As home to the world’s largest archipelago, Indonesia is spoilt for choice for surfing destinations, and new surf spots are still being discovered, as surfers venture further afield, exploring outer-lying islands along Indonesia’s western and southern islands.
Timor Island, east of Bali, is one of the new finds, home to the famed T-Land that is fast gaining the accolade as among the world’s best left-hander.
Until recently, Timor was far too remote, with limited infrastructure and lodging. This has now changed with the opening of Australian-managed Nemberala Beach Resort has made the trek more palpable. Attracting a new crop of surfers, pioneered by the Aussies and closely followed by surfer dudes and dudettes from other countries.
Indisputably the crown jewel of Roti, Nemberala’s “T-Land” was actually named after G-Land, although T-Land is much more user-friendly than its famous Javanese cousin. T-Land is similar in that the long, flat reef is broken into four sections: the Point, the Steeple, Magic Mountain, and Inner Tubes. Because of this, T-Land has a huge take-off area, able to accommodate several surfers. When big the wave can get fairly top-to-bottom, but generally it is a very long, steep, wally face, with the barrel being more “top-to-middle” or almond-shaped or a top-to-middle wave. T-Land is just as epic as anything else in Indo. Goofy-footers rejoice! ~ Michael Kew
Although Nemberala’s main break , “T-Land”, known by locals by the name of Besialu, has been surfed since 1979, it remains uncrowded, it is a top world class lefthander comparable to a softer G-land that holds up to a very manageable 15ft faces, and it can handle as big as gets (the bigger the more perfect it gets.)
It breaks with great shape at any size of swell and on all tides, making it very consistent and enjoyable for all levels of surfing.
The reef is not sharp, is rather soft and non treating and the waves break into 3 different sections that connect making 200 mt/600 ft long rides a common scene.
Ideal for “older surfers” or longboarders looking for long and relaxing lines, “pointbreak style” versus short square tubes breaking over deadly reef, but also suitable for younger surfers looking for more juicy waves.
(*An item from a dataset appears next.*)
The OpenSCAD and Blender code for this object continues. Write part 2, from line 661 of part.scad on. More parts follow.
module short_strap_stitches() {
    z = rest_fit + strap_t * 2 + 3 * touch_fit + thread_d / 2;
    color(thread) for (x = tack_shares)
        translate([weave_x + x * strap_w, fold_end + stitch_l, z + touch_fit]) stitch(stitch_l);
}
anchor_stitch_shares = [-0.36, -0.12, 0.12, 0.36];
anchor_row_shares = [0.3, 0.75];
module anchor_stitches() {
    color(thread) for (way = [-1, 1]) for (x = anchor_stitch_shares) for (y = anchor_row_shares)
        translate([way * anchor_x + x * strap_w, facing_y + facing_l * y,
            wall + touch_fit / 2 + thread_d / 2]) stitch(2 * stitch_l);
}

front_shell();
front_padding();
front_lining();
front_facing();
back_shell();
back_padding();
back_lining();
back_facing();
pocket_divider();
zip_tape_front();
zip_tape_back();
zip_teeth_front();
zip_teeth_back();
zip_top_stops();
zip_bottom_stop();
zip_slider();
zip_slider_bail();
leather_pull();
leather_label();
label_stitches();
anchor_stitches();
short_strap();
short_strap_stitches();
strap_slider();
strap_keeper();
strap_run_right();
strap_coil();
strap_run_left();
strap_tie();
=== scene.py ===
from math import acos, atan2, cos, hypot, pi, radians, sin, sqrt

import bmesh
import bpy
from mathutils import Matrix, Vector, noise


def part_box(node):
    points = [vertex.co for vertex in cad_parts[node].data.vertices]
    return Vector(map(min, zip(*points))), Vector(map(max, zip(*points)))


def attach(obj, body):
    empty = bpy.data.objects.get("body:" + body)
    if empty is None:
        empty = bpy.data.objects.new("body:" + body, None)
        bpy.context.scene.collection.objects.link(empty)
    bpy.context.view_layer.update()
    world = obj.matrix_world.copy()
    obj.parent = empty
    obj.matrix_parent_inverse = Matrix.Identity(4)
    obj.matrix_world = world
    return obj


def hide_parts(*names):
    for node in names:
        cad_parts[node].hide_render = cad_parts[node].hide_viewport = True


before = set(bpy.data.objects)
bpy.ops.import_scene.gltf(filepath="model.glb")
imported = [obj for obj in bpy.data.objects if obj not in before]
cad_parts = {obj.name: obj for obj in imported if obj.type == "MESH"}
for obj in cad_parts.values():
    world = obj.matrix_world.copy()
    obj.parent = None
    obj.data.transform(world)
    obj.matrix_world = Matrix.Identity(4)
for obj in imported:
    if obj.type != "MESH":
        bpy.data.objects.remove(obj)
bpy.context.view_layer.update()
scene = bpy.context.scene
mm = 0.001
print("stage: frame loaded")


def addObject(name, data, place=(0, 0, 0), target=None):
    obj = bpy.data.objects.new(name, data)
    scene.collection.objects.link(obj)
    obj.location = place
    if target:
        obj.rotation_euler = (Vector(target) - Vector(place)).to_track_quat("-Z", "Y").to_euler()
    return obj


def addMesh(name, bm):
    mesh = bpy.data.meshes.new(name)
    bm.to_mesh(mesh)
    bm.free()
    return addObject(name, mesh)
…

A bigger board may be required for the bigger days, but generally your everyday board will do the job. As a general rule winds are lighter in the mornings and late afternoons. This wave is usually off shore all day and because it keeps breaking throughout the different tide changes you can surf it all day at any time making it possible to find times to have it just to yourself and your friends. (source: Rote Surf House)
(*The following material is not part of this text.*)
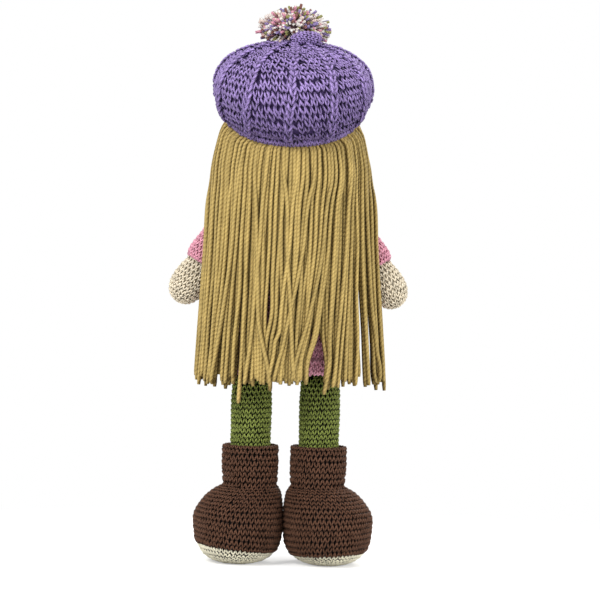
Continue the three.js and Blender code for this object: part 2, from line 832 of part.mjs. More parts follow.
function makeBeret() {
  const lean = degrees(beretLean);
  const beret = groupAt(doll, 0, beretSeat * Math.sin(lean), headCentre + beretSeat * Math.cos(lean));
  beret.rotation.x = -lean;
  const fromBack = (angle) => angle - Math.PI / 2;
  const panels = (angle) => panelDepth * (Math.abs(Math.cos((fromBack(angle) * beretPanels) / 2)) - 1);
  const sides = beretPanels * panelSides;
  const crown = cupShell(crownSections(), beretHeight, beretWall, sides, panels);
  add(beret, "beret_crown", straightened(crown), "lilac");
  add(beret, "beret_band", hoop(0, bandHeight, bandInnerRadius, bandInnerRadius, bandWall, sides), "lilac");

  const seat = beretHeight + tabRadius + seamGap;
  const bend = tabShares.map(
    ([x, y, z]) => new THREE.Vector3(x * tabLength, y * tabLength, seat + z * tabRadius),
  );
  const seatTool = straightened(filled(crownSections(seamGap), sides, [0, beretHeight + seamGap]));
  const loop = (radius) => straightened(rod(bend, radius, tabSteps));
  add(beret, "beret_tab", cut(loop(tabRadius), seatTool), "lilac");

  const bumps = (angle) => pompomBump * Math.cos(pompomBumps * angle);
  const pompomSections = pompomTilts.map((tilt) => {
    const [up, out] = [Math.sin(degrees(tilt)), Math.cos(degrees(tilt))];
    return [up * pompomHalfHeight, out * pompomHalfWidth, out * pompomHalfWidth];
  });
  const ball = bodyOfRings(ringsOf(pompomSections, bodySides, bumps), {
    tips: [new THREE.Vector3(0, 0, -pompomHalfHeight), new THREE.Vector3(0, 0, pompomHalfHeight)],
  }).translate(0, -pompomForward, beretHeight + pompomSeat);
  add(beret, "pompom", cut(straightened(ball), seatTool, loop(tabRadius + seamGap)), "multicolour");
}

// Arms

// A body of revolution round the line through both shoulders that takes in the torso's side, so that an arm
// that is cut by it clears the torso at every turn.
function shoulderRelief(sign) {
  const below = between(torsoSections, torsoBottom - seamGap, shoulderHeight);
  const profile = below.map(([z, halfWidth]) => [shoulderHeight - z, halfWidth + seamGap]);
  const outline = [[0, 0], [profile[0][0], 0], ...profile];
  const relief = new THREE.LatheGeometry(outline.map((point) => new THREE.Vector2(...point)), bodySides);
  return relief.rotateZ((-sign * Math.PI) / 2);
}

function makeArm(side) {
  const sign = SIDES[side];
  const arm = groupAt(doll, sign * shoulderReach, 0, shoulderHeight);
  arm.rotation.y = -sign * degrees(armSplay);
  const relief = seenFrom(arm, shoulderRelief(sign).translate(0, 0, shoulderHeight));

  const sleeve = [
    ...sleeveShares.map(([at, round]) => [-at * armRadius, round * armRadius]),
    [0, armRadius],
    [-sleeveLength / 2, armRadius],
    [-sleeveLength, armRadius - seamGap],
  ].map(([z, radius]) => [z, radius, radius]);
  const cuffFirst = sleeve.reverse();
  add(arm, `sleeve_${side}`, cut(cupShell(cuffFirst, armRadius, wall, limbSides), relief), "pink");

  const wrist = -sleeveLength - seamGap;
  const hand = [
    [wrist, wristRadius],
    ...handShares.map(([at, round]) => [wrist - at * handLength, round * handRadius]),
  ].map(([z, radius]) => [z, radius, radius]);
  add(arm, `hand_${side}`, cupShell(hand, wrist - handLength, wall, limbSides), "skin");

  const inner = wall + seamGap;
  const handFill = inset(hand, inner, wrist - handLength).reverse();
  const sleeveFill = inset(cuffFirst, inner, armRadius).slice(1);
  const fillTips = [wrist - handLength + inner, armRadius - inner];
  const fill = filled([...handFill, ...sleeveFill], limbSides, fillTips);
  add(arm, `arm_stuffing_${side}`, cut(fill, relief), "fibre");
}

// Legs

// The leg's flattened top is round about the hip's axis, so that it turns freely under the seat.
function legTop(radius) {
  return legTopShares.map((share) => {
    const narrow = mix(1, legTopWidthShare, share);
    return [hipHeight + radius * share, radius * narrow, radius * Math.sqrt(1 - share ** 2)];
  });
}

function footMiddle(sign, share) {
  return [mix(sign * footOutset, 0, share), mix(-footForward, 0, share)];
}

function footSections(shares, sign) {
  return shares.map(([height, width, length, moved]) => [
    ankleHeight * height,
    footHalfWidth * width,
    footHalfLength * length,
    ...footMiddle(sign, moved),
  ]);
}

function makeLeg(side) {
  const sign = SIDES[side];
  const leg = groupAt(doll, sign * legSpacing, 0, 0);
  const legBottom = hipHeight - leggingLength;
  const inner = wall + seamGap;
  const legSections = (radius) => [
    ...[legBottom, mix(legBottom, hipHeight, 0.5)].map((z) => [z, radius, radius]),
    ...legTop(radius),
  ];
  const [outside, inside, stuffed] = [0, wall, inner].map((by) => legSections(legRadius - by));
  const tipOf = (sections) => sections.at(-1)[0];
  const legging = cup(outside, tipOf(outside), inside, tipOf(inside), limbSides);
  add(leg, `legging_${side}`, legging, "green");
  add(leg, `leg_stuffing_${side}`, filled(stuffed, limbSides), "fibre");

  const join = [soleHeight, footHalfWidth * solePlanShares[0], footHalfLength * solePlanShares[1]];
  const soleTop = [...join, ...footMiddle(sign, 0)];
  const dish = [soleTop, ...footSections(soleShares, sign).reverse()];
  add(leg, `sole_${side}`, cupShell(dish, 0, wall, bodySides), "cream");

  const hollow = inset(dish, inner, 0).reverse();
  const insoleTop = inner + insoleThickness;
  add(leg, `insole_${side}`, filled(between(hollow, wall, insoleTop), limbSides), "board");

  const shaftTop = ankleHeight + shaftHeight;
  const [joinWidth, joinLength] = join.slice(1);
  const uppers = [
    [soleHeight + seamGap, joinWidth, joinLength, ...footMiddle(sign, 0)],
    ...footSections(uppersShares, sign),
    [ankleHeight, shaftRadius, shaftRadius],
    [mix(ankleHeight, shaftTop, 0.5), shaftRadius, shaftRadius],
    [shaftTop - rimHeight, shaftRadius, shaftRadius],
  ];
  add(leg, `boot_${side}`, openShell(uppers, wall, bodySides), "brown");
  const rimLow = shaftTop - rimHeight + seamGap;
  const rimInside = shaftRadius - wall;
  const rim = hoop(rimLow, shaftTop, rimInside, rimInside, wall + rimRoll, bodySides);
  add(leg, `boot_rim_${side}`, rim, "brown");

  const room = [...hollow, ...inset(uppers, inner).slice(1)];
  const bootFill = between(room, insoleTop + seamGap, legBottom - seamGap);
  add(leg, `boot_stuffing_${side}`, filled(bootFill, bodySides), "fibre");
}

makeTorso();
makeHead();
makeBeret();
for (const side of Object.keys(SIDES)) {
  makeArm(side);
  makeLeg(side);
}

// The floor point under the bounding box's middle becomes the origin.
doll.updateMatrixWorld(true);
const box = new THREE.Box3().setFromObject(doll, true);
doll.position.y = -(box.min.y + box.max.y) / 2;

export default doll;
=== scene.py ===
"""Looks of a crochet doll: every stitch, strand of hair and yarn end of its pompom as real yarn."""

import math
from collections import namedtuple

import bpy
import numpy as np
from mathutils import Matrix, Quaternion, Vector


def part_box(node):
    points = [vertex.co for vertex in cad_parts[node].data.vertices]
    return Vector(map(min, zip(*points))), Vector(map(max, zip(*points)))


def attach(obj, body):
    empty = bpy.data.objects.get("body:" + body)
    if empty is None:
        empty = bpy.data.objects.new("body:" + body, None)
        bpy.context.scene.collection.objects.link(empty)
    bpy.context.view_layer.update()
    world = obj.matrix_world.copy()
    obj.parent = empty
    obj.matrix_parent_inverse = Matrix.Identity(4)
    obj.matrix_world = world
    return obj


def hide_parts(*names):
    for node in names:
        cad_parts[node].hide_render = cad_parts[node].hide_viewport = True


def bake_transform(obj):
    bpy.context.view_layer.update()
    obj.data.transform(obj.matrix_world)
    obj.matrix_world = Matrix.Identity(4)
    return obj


bl_info = {
    "name": "Crochet Doll",
    "version": (1, 0, 0),
    "blender": (4, 5, 0),
    "location": "3D View > Sidebar > Doll",
    "description": "Dresses a crochet doll in yarn, stitch by stitch",
    "category": "Add Mesh",
}

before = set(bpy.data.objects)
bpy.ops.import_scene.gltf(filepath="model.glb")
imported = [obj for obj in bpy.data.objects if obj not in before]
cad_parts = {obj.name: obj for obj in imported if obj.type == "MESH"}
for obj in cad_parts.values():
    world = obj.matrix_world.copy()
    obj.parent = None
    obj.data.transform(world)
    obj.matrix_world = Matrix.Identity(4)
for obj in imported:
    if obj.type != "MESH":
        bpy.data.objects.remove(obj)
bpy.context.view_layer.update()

MM = 0.001
SIDES = {"left": 1, "right": -1}
SEED = 11
# The least way, area and length of a vector that count, and how finely ovals and lines are measured
LEAST_WAY = 1e-6
LEAST_AREA = 1e-12
LEAST_SIZE = 1e-9
OVAL_STEPS = 241
FINENESS = 6

# Places that the frame gives
TORSO_LOW, TORSO_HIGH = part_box("sweater_body")
MIDDLE_Y = (TORSO_LOW.y + TORSO_HIGH.y) / 2
NECK_LOW, NECK_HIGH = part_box("neck_tube")
HEAD_LOW, HEAD_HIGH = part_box("head_shell")
CAP_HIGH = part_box("wig_cap")[1]
SEAT_LOW, SEAT_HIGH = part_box("trouser_seat")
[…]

INTRODUCTION ON TIMOR (source: Surfline)
The westernmost nook of Timor is a bit anomalous in terms of standard Indonesian surf trip. For starters, it looks and feels a lot like deserty Northwestern Australia (which would make sense since Australia is so close); the people look different, too, and their east end of Indo has been ravaged by warfare, so Timor isn’t exactly a lush jungle paradise á la Bali or Sumatra. While its people nowadays are generally friendly towards outsiders, Timor has a long way to go before it becomes a mainstream surf destination, not only from the stigma surrounding its war-torn society, but also because of its relatively narrow swell window compared to the rest of Indo. West Timor sits above Australia, so swells must be large and have enough west in them to make it up and over there. But when they do, West Timor gets perfect since the trade winds howl offshore at T-Land, Timor’s marquee wave, and the swells are very organized, having traveled a great distance. With the easy options of booking a Mahalo boat trip or staying at deluxe Nemberala Beach Resort, West Timor is ideal for anyone who wants to avoid the traditional Indonesia surf routes, basically going the opposite direction of the crowds. Honestly, you can’t go wrong.
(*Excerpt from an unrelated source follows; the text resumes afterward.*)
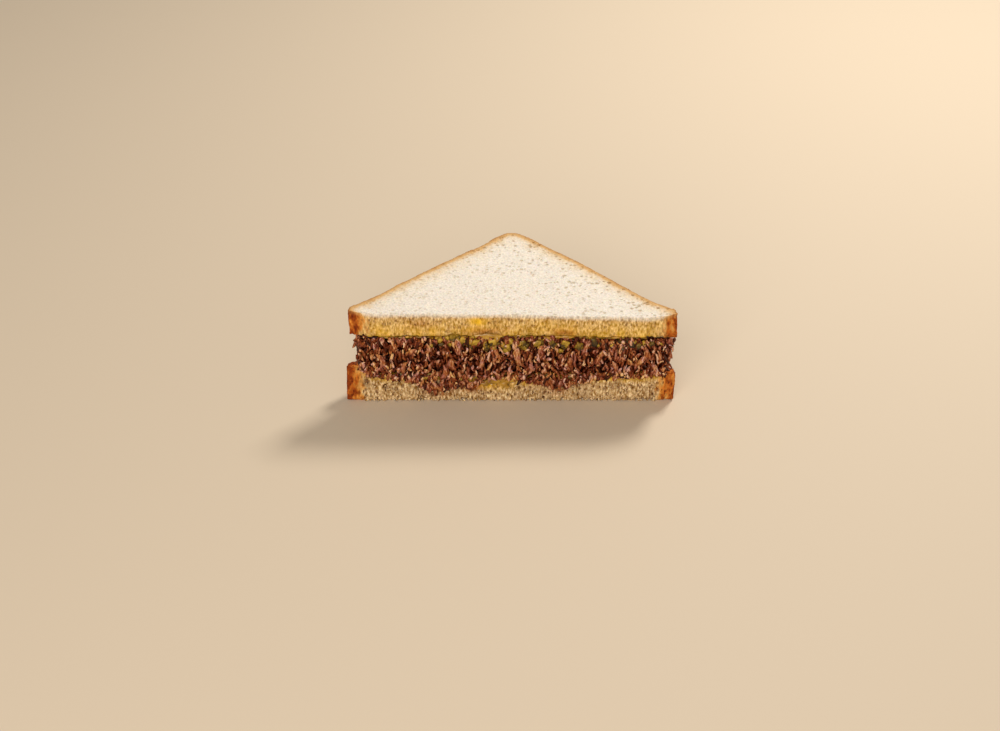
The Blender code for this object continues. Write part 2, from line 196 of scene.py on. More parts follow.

West Timor is nothing like Bali or the Mentawais (or even Sumbawa or Lombok); the far-eastern end of Indonesia is generally overlooked by surf travelers. But this isn’t to say the lineups of West Timor are completely empty, because they usually aren’t – there is a well-known surf resort at Nemberala, and a couple of surf charter boats continually work the Roti area. Either way, West Timor could hardly be considered crowded.
Hitting the reef is probably the biggest danger; malaria is present, too.
Being Indo’s official “off-season,” November through February is not the best time of year for surf on Roti, but being the wet season, there is the chance of some cyclone swell hitting the area. Unfortunately, the winds in summer generally are onshore, but they are offshore at a few rare spots.
Fall is a transitional period, when the southern Indian Ocean starts to slowly wake up, spawning some early, long-period southwest swell. The southeast trade winds start in April, and the skies begin to dry. The trades blow offshore at most the spots around Roti, especially T-Land.
The dry season, winter (May-September) is also prime surf season; the swells come, and the winds blow offshore. The trades are strongest June through August.
This is another transition season, still with swell possibilities and the chance of having very light and variable all day. But typically the southwestern swell train begins to slow down; the winds change, and rain reappears.
First you must get to Darwin (Australia) or Bali; from there, Indonesia’s Merpati Airlines has daily flights to Kupang. Getting to the resort requires an overnight in Kupang, then a two-hour ferry ride to Roti. The Mahalo will get you in Kupang.